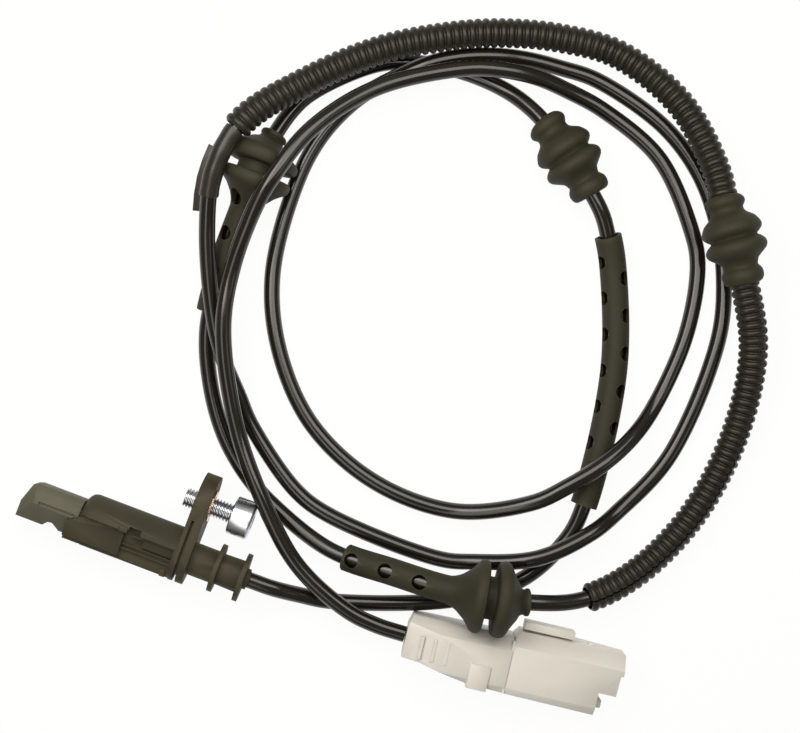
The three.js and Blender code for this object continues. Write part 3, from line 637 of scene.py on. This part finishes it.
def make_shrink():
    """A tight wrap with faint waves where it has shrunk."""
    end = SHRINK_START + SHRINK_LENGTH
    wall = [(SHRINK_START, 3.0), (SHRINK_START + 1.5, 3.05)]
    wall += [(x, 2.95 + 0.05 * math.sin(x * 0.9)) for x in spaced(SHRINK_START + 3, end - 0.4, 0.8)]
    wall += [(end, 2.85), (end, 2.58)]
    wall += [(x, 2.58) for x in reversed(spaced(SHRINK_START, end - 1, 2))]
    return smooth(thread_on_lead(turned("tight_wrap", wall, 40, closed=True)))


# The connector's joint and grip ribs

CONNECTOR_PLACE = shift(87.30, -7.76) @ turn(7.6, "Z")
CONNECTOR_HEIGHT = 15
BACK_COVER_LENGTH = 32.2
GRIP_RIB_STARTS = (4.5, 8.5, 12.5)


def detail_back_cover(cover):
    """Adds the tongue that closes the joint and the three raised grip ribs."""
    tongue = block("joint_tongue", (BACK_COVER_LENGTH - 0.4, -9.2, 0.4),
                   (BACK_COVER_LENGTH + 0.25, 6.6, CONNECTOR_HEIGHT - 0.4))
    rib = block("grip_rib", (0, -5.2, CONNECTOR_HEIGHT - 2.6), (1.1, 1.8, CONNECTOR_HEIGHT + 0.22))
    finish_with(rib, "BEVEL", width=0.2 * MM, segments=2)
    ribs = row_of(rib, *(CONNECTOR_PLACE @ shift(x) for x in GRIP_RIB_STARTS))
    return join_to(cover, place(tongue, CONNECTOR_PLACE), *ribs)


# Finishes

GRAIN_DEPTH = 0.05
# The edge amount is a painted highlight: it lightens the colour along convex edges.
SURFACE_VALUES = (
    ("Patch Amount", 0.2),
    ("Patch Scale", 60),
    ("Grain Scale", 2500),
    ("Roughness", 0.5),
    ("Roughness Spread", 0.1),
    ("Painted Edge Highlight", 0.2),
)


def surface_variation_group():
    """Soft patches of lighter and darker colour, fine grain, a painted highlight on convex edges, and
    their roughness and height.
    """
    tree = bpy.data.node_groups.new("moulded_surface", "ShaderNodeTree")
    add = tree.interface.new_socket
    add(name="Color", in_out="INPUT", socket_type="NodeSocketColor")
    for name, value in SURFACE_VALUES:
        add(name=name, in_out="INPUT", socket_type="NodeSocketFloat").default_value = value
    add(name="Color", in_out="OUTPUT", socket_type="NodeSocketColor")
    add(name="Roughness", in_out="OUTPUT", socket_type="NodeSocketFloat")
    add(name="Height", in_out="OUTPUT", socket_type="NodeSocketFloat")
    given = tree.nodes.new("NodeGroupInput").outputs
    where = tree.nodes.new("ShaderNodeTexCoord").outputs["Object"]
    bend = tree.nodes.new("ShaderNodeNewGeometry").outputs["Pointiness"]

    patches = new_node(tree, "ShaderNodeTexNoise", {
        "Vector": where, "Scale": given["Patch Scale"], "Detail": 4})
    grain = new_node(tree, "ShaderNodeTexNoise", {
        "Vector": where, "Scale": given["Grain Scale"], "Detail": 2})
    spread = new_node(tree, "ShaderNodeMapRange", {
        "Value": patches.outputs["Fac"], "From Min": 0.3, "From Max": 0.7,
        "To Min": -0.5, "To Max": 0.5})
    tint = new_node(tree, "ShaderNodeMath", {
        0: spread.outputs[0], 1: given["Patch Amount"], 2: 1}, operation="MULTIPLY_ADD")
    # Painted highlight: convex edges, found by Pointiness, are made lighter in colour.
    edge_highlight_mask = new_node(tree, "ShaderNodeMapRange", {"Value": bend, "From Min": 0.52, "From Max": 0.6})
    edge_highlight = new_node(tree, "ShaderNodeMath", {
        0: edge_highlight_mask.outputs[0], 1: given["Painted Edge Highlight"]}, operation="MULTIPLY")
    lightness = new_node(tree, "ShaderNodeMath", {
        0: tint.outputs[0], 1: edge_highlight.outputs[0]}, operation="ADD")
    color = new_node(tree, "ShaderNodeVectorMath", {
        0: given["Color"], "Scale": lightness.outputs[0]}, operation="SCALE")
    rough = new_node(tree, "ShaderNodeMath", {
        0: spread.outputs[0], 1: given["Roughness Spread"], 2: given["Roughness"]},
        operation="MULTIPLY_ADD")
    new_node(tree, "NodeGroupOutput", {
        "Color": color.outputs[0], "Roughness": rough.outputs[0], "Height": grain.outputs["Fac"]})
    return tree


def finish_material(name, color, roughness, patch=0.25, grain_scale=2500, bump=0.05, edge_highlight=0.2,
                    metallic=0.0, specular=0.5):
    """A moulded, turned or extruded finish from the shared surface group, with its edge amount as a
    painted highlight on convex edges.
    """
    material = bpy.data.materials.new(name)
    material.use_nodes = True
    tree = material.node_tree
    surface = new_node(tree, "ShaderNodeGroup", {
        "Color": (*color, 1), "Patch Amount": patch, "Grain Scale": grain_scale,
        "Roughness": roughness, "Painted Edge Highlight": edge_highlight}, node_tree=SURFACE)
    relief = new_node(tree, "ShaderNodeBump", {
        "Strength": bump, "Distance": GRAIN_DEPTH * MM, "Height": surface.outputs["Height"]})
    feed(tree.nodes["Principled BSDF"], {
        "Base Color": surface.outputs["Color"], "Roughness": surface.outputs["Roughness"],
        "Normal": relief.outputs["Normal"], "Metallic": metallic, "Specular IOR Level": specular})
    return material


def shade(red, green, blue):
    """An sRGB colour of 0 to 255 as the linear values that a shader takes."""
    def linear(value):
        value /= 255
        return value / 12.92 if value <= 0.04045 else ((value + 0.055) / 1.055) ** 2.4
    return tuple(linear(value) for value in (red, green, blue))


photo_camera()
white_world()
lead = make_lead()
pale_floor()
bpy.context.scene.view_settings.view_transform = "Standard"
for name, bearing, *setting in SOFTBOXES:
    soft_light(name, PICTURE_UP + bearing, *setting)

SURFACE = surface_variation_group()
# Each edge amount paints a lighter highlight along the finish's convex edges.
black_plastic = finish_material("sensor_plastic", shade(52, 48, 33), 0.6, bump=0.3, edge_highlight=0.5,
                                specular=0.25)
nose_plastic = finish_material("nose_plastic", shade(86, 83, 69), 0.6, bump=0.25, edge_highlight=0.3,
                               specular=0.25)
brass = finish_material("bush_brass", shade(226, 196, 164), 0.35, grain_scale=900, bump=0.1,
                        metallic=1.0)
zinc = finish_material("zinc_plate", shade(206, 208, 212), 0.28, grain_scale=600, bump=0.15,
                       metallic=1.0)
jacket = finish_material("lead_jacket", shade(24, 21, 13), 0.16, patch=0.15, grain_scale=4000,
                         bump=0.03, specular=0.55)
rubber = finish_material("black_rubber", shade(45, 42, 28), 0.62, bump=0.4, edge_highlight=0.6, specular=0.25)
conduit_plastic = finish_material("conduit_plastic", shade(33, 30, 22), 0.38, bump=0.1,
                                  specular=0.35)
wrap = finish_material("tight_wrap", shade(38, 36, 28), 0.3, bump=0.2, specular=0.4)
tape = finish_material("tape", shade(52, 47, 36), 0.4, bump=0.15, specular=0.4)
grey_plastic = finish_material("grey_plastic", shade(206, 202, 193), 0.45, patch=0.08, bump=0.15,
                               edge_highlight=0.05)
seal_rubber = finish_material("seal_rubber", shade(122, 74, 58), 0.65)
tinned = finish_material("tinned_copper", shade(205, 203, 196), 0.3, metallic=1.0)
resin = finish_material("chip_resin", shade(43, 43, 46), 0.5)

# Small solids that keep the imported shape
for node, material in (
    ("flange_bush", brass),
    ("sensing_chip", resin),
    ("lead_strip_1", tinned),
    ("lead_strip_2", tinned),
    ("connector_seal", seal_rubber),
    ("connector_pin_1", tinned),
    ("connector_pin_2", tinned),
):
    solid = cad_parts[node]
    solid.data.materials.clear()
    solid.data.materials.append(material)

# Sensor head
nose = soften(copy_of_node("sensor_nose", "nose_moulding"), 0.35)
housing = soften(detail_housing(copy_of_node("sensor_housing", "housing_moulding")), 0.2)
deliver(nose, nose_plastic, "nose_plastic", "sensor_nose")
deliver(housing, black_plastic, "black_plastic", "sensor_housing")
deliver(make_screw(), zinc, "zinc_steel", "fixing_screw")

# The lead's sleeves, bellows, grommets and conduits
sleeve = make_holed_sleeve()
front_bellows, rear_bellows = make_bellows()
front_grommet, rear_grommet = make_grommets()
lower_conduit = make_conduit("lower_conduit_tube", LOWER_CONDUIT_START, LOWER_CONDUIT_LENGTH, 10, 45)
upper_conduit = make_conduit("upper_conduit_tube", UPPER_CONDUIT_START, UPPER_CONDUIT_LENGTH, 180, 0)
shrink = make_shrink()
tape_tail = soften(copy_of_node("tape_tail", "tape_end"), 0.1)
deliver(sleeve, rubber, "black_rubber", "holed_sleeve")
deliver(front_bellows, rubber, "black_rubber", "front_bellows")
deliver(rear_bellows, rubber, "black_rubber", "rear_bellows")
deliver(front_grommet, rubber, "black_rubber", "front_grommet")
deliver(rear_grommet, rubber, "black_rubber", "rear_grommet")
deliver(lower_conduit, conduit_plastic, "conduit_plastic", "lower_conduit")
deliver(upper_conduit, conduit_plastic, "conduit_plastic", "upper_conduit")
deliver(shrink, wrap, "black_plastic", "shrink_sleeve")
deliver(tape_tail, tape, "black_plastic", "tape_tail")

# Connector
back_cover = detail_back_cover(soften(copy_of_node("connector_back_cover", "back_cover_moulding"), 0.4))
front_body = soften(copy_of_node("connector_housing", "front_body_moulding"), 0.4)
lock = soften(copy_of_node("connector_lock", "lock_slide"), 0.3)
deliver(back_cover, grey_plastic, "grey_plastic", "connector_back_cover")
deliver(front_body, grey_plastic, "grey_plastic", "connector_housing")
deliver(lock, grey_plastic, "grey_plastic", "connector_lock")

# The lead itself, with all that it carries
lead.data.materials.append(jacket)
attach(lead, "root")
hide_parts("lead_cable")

= = = = =

What the task asks -
Using the material above, quote the first line and each line after it, stopping at and including the line that holds "GRIP_RIB_STARTS = (4.5, 8.5, 12.5)".

Task result -
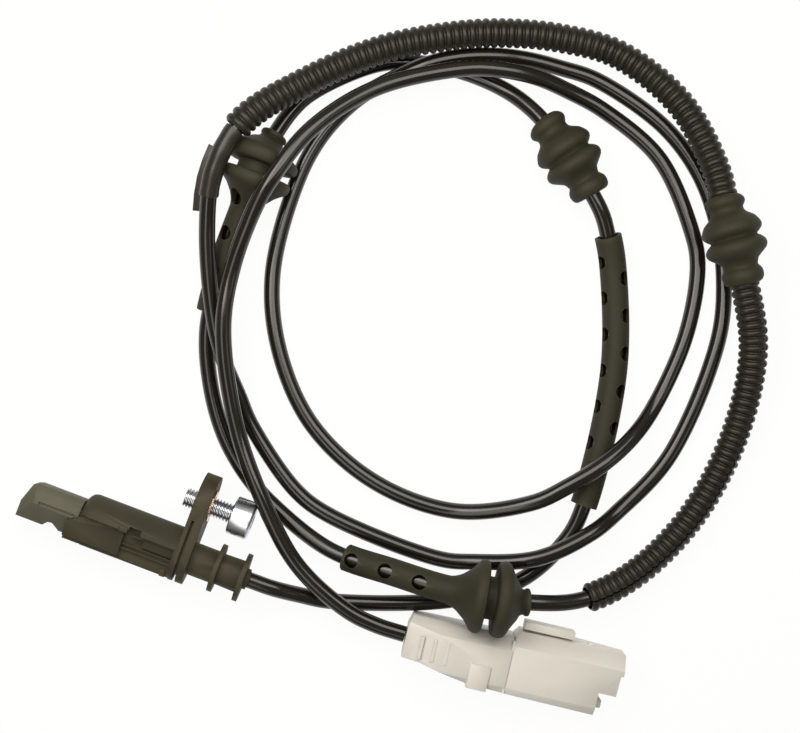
The three.js and Blender code for this object continues. Write part 3, from line 637 of scene.py on. This part finishes it.
def make_shrink():
    """A tight wrap with faint waves where it has shrunk."""
    end = SHRINK_START + SHRINK_LENGTH
    wall = [(SHRINK_START, 3.0), (SHRINK_START + 1.5, 3.05)]
    wall += [(x, 2.95 + 0.05 * math.sin(x * 0.9)) for x in spaced(SHRINK_START + 3, end - 0.4, 0.8)]
    wall += [(end, 2.85), (end, 2.58)]
    wall += [(x, 2.58) for x in reversed(spaced(SHRINK_START, end - 1, 2))]
    return smooth(thread_on_lead(turned("tight_wrap", wall, 40, closed=True)))


# The connector's joint and grip ribs

CONNECTOR_PLACE = shift(87.30, -7.76) @ turn(7.6, "Z")
CONNECTOR_HEIGHT = 15
BACK_COVER_LENGTH = 32.2
GRIP_RIB_STARTS = (4.5, 8.5, 12.5)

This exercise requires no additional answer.